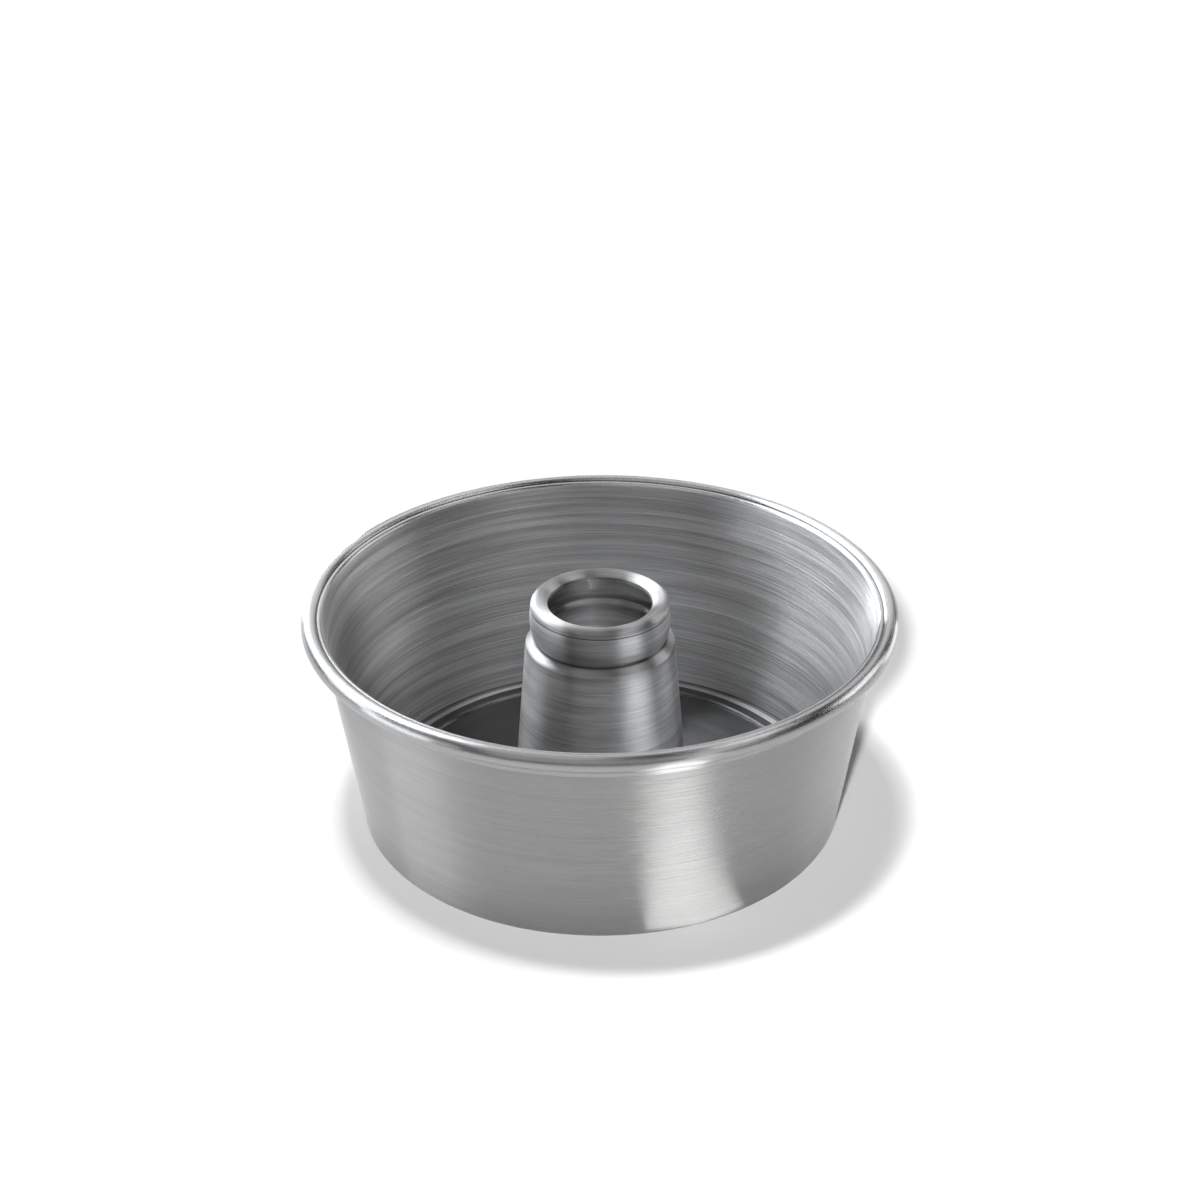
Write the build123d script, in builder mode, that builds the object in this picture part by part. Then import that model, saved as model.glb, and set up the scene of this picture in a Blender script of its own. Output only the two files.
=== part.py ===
from build123d import *
from math import atan2, cos, degrees, pi, radians, sin, sqrt, tan
import os

os.makedirs("parts", exist_ok=True)

# Two-piece angel food cake pan, spun from aluminium sheet. Lengths are millimetres.
# Z is the spinning axis, and the pan stands on Z = 0. Each piece is one sheet, so each
# profile is the line of its cake side, given its thickness to the right of that line.

# Sheet and fits
sheet = 1.5                # thickness of all three pieces
edge_break = 0.4           # the sheet's trimmed edges, broken on the lathe
lip_edge_break = 0.15      # the same at the hole in the tube's lip
sharp_bend = 0.4           # inside of a bend that is tight on the cake side
under_bend = 0.3           # inside of a bend that is tight on the other side

# Pan ring: wall, rolled rim and ledge
pan_height = 106.2         # base to the crest of the rolled rim
mouth_radius = 127.0       # inside of the wall, carried up to the crest
wall_draft = 15.7          # the wall's lean, from the ledge to the crest
roll_radius = 3.95         # outside of the rolled rim's roll
roll_offset = 1.9          # the roll outside the cake side of the wall
brow_bend = 0.5            # inside of the bend at the wall's top edge, below the roll's crest
brow_drop = 1.45           # that edge below the crest
tuck_radius = 0.6          # crease between the roll and the turned-down hem
hem_length = 5.9           # straight part of the hem under the roll
hem_gap = 0.2              # between the hem and the wall
corner_radius = 0.8        # inside bend between wall and ledge

# Bottom plate: flange on the ledge, sunk panel, raised seat round the tube
flange_play = 6.7          # the flange inside the foot of the wall
flange_width = 5.6         # from the flange's edge to where it turns down into the panel
step_run = 0.8             # width of the step down from the flange, and of the seat's step
seat_play = 0.6            # the sunk panel inside the ring's ledge
floor_lift = 0.3           # the sunk panel above the surface under the pan
seat_width = 7.0           # raised ring between the tube's neck and its step

# Centre tube: lip, collar, groove, shoulder, cone and seamed foot
tube_rise = 0.8            # top of the tube above the crest of the rim
tube_mouth_radius = 24.2   # hole in the lip
lip_width = 7.8            # from the hole to the lip's widest point
lip_outer_radius = 3.0     # the lip's curve from its top out to the collar
lip_slope = 40.0           # fall of the lip at the hole, in degrees
lip_wrap = 12.0            # how far the outer curve turns past upright, in degrees
collar_swell = 0.45        # the collar's belly outside the lip
collar_draw = 0.5          # the collar's lower end inside the lip, before its bend
collar_height = 17.2       # that end below the tube's top
groove_depth = 1.3         # the groove inside the collar's lower end, before its bend
groove_fall = 2.0          # the groove below that end
shoulder_step = 2.6        # the shoulder's edge outside the lip, before its bend
shoulder_fall = 2.7        # that edge below the groove
neck_radius = 40.6         # outside of the neck in the plate's hole
seam_play = 0.05           # the neck in the plate's hole
cone_stand = 0.4           # the cone's lower end outside the neck
bead_bend = 0.4            # inside of the bead that grips the plate from above
bead_lap = 1.4             # centre of that bead outside the neck
foot_lap = 5.0             # width of the foot turned out under the plate

# Worked out from these
wide_bend = sheet + under_bend
brow_radius = sheet + brow_bend
bead_radius = sheet + bead_bend
floor_radius = mouth_radius - wall_draft
flange_radius = floor_radius - flange_play
panel_radius = flange_radius - flange_width
ledge_top = sheet
flange_top = ledge_top + sheet
panel_top = floor_lift + sheet
seat_top = panel_top + sheet
tube_top = pan_height + tube_rise


def polar(centre, radius, angle):
    return (centre[0] + radius * cos(radians(angle)), centre[1] + radius * sin(radians(angle)))


def angle_from(centre, point):
    return degrees(atan2(point[1] - centre[1], point[0] - centre[0]))


top_side = degrees(pi / 2)     # direction of a curve's crest from its centre


# Pan ring
taper = atan2(mouth_radius - floor_radius, pan_height - ledge_top)
outward = (cos(taper), -sin(taper))
upward = (sin(taper), cos(taper))


def wall_inside(height):
    return floor_radius + (height - ledge_top) * tan(taper)


step_slope = atan2(flange_top - panel_top, step_run)
ledge_radius = panel_radius + sheet * tan(step_slope / 2) + seat_play

brow_height = pan_height - brow_drop
brow_centre_height = brow_height - brow_radius
brow_centre = (wall_inside(brow_centre_height) + brow_radius / cos(taper), brow_centre_height)
wall_top = (brow_centre[0] - brow_radius * outward[0], brow_centre[1] - brow_radius * outward[1])

roll_height = pan_height - roll_radius
roll_centre = (wall_inside(roll_height) + roll_offset + roll_radius, roll_height)
roll_start = (roll_centre[0] - sqrt(roll_radius**2 - (brow_height - roll_height)**2), brow_height)

# The tuck touches the roll from outside and the hem's outer face
hem_offset = 2 * sheet + hem_gap
tuck_reach = roll_radius + tuck_radius
tuck_line = wall_inside(roll_height) + (hem_offset + tuck_radius) / cos(taper)
tuck_side = (tuck_line - roll_centre[0]) * cos(taper)
tuck_fall = sqrt(tuck_reach**2 - tuck_side**2)
tuck_centre = (
    roll_centre[0] + tuck_side * outward[0] - tuck_fall * upward[0],
    roll_centre[1] + tuck_side * outward[1] - tuck_fall * upward[1],
)
hem_start = (tuck_centre[0] - tuck_radius * outward[0], tuck_centre[1] - tuck_radius * outward[1])
hem_end = (hem_start[0] - hem_length * upward[0], hem_start[1] - hem_length * upward[1])

roll_from = angle_from(roll_centre, roll_start)
roll_to = angle_from(roll_centre, tuck_centre)
tuck_from = angle_from(tuck_centre, roll_centre)
wall_side = degrees(atan2(-outward[1], -outward[0]))

with BuildPart() as pan_ring:
    with BuildSketch(Plane.XZ) as ring_section:
        with BuildLine():
            FilletPolyline(
                (ledge_radius, ledge_top),
                (floor_radius, ledge_top),
                wall_top,
                radius=corner_radius,
            )
            CenterArc(brow_centre, brow_radius, wall_side, top_side - wall_side)
            Line((brow_centre[0], brow_height), roll_start)
            CenterArc(roll_centre, roll_radius, roll_from, roll_to - roll_from)
            CenterArc(tuck_centre, tuck_radius, tuck_from, wall_side - tuck_from)
            Line(hem_start, hem_end)
            offset(amount=sheet, side=Side.RIGHT)
        make_face()
        ledge_corners = ring_section.vertices().sort_by(Axis.X)[:2]
        hem_corners = ring_section.vertices().sort_by_distance(hem_end)[:2]
        chamfer(ledge_corners + hem_corners, length=edge_break)
    revolve(axis=Axis.Z)
pan_ring.part.label = "pan_ring"
export_step(pan_ring.part, "parts/pan_ring.step")


# Bottom plate
hole_radius = neck_radius + seam_play
seat_radius = neck_radius + seat_width
plate_bends = [wide_bend, sharp_bend, sharp_bend, wide_bend]

with BuildPart() as bottom_plate:
    with BuildSketch(Plane.XZ) as plate_section:
        with BuildLine():
            FilletPolyline(
                (hole_radius, seat_top),
                (seat_radius, seat_top),
                (seat_radius + step_run, panel_top),
                (panel_radius - step_run, panel_top),
                (panel_radius, flange_top),
                (flange_radius, flange_top),
                radius=plate_bends,
            )
            offset(amount=sheet, side=Side.RIGHT)
        make_face()
        plate_corners = plate_section.vertices().sort_by(Axis.X)
        chamfer(plate_corners[:2] + plate_corners[-2:], length=edge_break)
    revolve(axis=Axis.Z)
bottom_plate.part.label = "bottom_plate"
export_step(bottom_plate.part, "parts/bottom_plate.step")


# Centre tube. The lip's curve runs on to upright, and the hole is then bored through it
lip_radius = tube_mouth_radius + lip_width
lip_inner_radius = (lip_width - lip_outer_radius) / sin(radians(lip_slope))
lip_centre = (lip_radius - lip_outer_radius, tube_top - lip_outer_radius)
lip_end = polar(lip_centre, lip_outer_radius, -lip_wrap)
inner_centre = (lip_centre[0], tube_top - lip_inner_radius)
collar_end = (lip_radius - collar_draw, tube_top - collar_height)
collar_middle = (lip_radius + collar_swell, (lip_end[1] + collar_end[1]) / 2)
groove = (collar_end[0] - groove_depth, collar_end[1] - groove_fall)
shoulder = (lip_radius + shoulder_step, groove[1] - shoulder_fall)

# The bead stands on the seat, and the cone comes down to its top
bead_centre = (neck_radius + bead_lap, seat_top + bead_radius)
cone_rise = sqrt(bead_radius**2 - (bead_lap - cone_stand)**2)
cone_foot = (neck_radius + cone_stand, bead_centre[1] + cone_rise)
cone_from = angle_from(bead_centre, cone_foot)
foot_radius = neck_radius + foot_lap

with BuildPart() as centre_tube:
    with BuildSketch(Plane.XZ) as tube_section:
        with BuildLine() as tube_line:
            CenterArc(inner_centre, lip_inner_radius, 2 * top_side, -top_side)
            CenterArc(lip_centre, lip_outer_radius, top_side, -top_side - lip_wrap)
            ThreePointArc(lip_end, collar_middle, collar_end)
            Polyline(collar_end, groove, shoulder, cone_foot)
            CenterArc(bead_centre, bead_radius, cone_from, -top_side - cone_from)
            FilletPolyline(
                (bead_centre[0], seat_top),
                (neck_radius, seat_top),
                (neck_radius, panel_top),
                (foot_radius, panel_top),
                radius=sharp_bend,
            )
            for corner, bend in (
                (collar_end, wide_bend),
                (groove, sharp_bend),
                (shoulder, wide_bend),
                (cone_foot, sharp_bend),
            ):
                fillet(tube_line.vertices().sort_by_distance(corner)[0], radius=bend)
            offset(amount=sheet, side=Side.RIGHT)
        make_face()
        with Locations((0, inner_centre[1])):
            Rectangle(2 * tube_mouth_radius, 2 * lip_inner_radius, mode=Mode.SUBTRACT)
        tube_corners = tube_section.vertices().sort_by(Axis.X)
        chamfer(tube_corners[:2], length=lip_edge_break)
        chamfer(tube_corners[-2:], length=edge_break)
    revolve(axis=Axis.Z)
centre_tube.part.label = "centre_tube"
export_step(centre_tube.part, "parts/centre_tube.step")

for piece in (pan_ring, bottom_plate, centre_tube):
    print(piece.part.label, round(piece.part.volume), piece.part.bounding_box(), piece.part.is_valid)
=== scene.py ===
import math

import bmesh
import bpy
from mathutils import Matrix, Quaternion, Vector


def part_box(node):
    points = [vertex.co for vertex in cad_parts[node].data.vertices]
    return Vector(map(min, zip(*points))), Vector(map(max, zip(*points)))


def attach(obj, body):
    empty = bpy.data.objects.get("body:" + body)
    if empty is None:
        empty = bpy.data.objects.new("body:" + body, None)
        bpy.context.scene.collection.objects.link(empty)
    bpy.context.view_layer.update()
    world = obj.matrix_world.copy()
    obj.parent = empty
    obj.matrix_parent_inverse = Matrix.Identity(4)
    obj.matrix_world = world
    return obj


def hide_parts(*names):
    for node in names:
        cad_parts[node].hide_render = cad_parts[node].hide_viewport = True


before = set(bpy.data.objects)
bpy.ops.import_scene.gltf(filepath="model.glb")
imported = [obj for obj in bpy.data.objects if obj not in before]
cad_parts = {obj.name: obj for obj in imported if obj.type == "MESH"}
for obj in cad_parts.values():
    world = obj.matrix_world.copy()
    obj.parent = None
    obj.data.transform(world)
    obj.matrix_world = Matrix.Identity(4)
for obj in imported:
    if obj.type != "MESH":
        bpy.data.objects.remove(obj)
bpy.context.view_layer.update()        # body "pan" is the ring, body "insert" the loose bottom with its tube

print("frame loaded:", len(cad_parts), "nodes")

mm = 0.001
crest = math.pi / 2      # direction of a curve's crest from its centre

# The sheet that all three pieces are spun from
sheet = {
    "thickness": 1.5 * mm,
    "edgeRound": 0.35 * mm,      # trimmed edges
    "holdingRow": 0.5 * mm,      # row of faces that keeps a bend's shading off the flat beside it
    "holdingShare": 0.3,         # such a row takes no more than this of a short run
    "bendStep": math.radians(7.5),
    "bendFaces": 3,              # at least, in a short bend
    "around": 240,               # faces round the axis
    "sameSpot": 0.002 * mm,      # places closer than this are one
}


# A section is walked along the cake side of the sheet. Each stop is its place and the way to the far side
def straight(walk, start, end, rows=0):
    run = end - start
    side = Vector((run.y, -run.x)).normalized()
    hold = min(sheet["holdingRow"] / run.length, sheet["holdingShare"])
    between = [row / (rows + 1) for row in range(1, rows + 1)]
    for share in [0.0, hold] + between + [1.0 - hold, 1.0]:
        walk.append((start + run * share, side))


# Goes round a centre from one angle to another, turning to the left or to the right
def bend(walk, centre, radius, start, stop, left):
    turn = (stop - start) % math.tau if left else -((start - stop) % math.tau)
    steps = max(sheet["bendFaces"], math.ceil(abs(turn) / sheet["bendStep"]))
    for step in range(steps + 1):
        out = heading(start + turn * step / steps)
        walk.append((centre + out * radius, out if left else -out))


# The same, from over one place to over another
def bendBetween(walk, centre, radius, first, last, left):
    bend(walk, centre, radius, angleFrom(centre, first), angleFrom(centre, last), left)


# Straight runs from corner to corner, with a bend of its own radius at each corner between the ends
def rounded(walk, corners, bends, rows):
    place = corners[0]
    for index, radius in enumerate(bends):
        before, corner, after = corners[index:index + 3]
        wayIn = (corner - before).normalized()
        wayOut = (after - corner).normalized()
        turn = math.atan2(wayIn.x * wayOut.y - wayIn.y * wayOut.x, wayIn.dot(wayOut))
        reach = radius * math.tan(abs(turn) / 2)
        start = corner - wayIn * reach
        inward = Vector((-wayIn.y, wayIn.x)) * math.copysign(1, turn)
        centre = start + inward * radius
        end = corner + wayOut * reach
        straight(walk, place, start, rows[index])
        bendBetween(walk, centre, radius, start, end, turn > 0)
        place = end
    straight(walk, place, corners[-1], rows[-1])


def heading(angle):
    return Vector((math.cos(angle), math.sin(angle)))


def angleFrom(centre, place):
    return math.atan2(place.y - centre.y, place.x - centre.x)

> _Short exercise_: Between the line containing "for piece in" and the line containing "before = set(bpy.data.objects)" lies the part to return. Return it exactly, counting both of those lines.

> _Output of the exercise_:
for piece in (pan_ring, bottom_plate, centre_tube):
    print(piece.part.label, round(piece.part.volume), piece.part.bounding_box(), piece.part.is_valid)
=== scene.py ===
import math

import bmesh
import bpy
from mathutils import Matrix, Quaternion, Vector


def part_box(node):
    points = [vertex.co for vertex in cad_parts[node].data.vertices]
    return Vector(map(min, zip(*points))), Vector(map(max, zip(*points)))


def attach(obj, body):
    empty = bpy.data.objects.get("body:" + body)
    if empty is None:
        empty = bpy.data.objects.new("body:" + body, None)
        bpy.context.scene.collection.objects.link(empty)
    bpy.context.view_layer.update()
    world = obj.matrix_world.copy()
    obj.parent = empty
    obj.matrix_parent_inverse = Matrix.Identity(4)
    obj.matrix_world = world
    return obj


def hide_parts(*names):
    for node in names:
        cad_parts[node].hide_render = cad_parts[node].hide_viewport = True


before = set(bpy.data.objects)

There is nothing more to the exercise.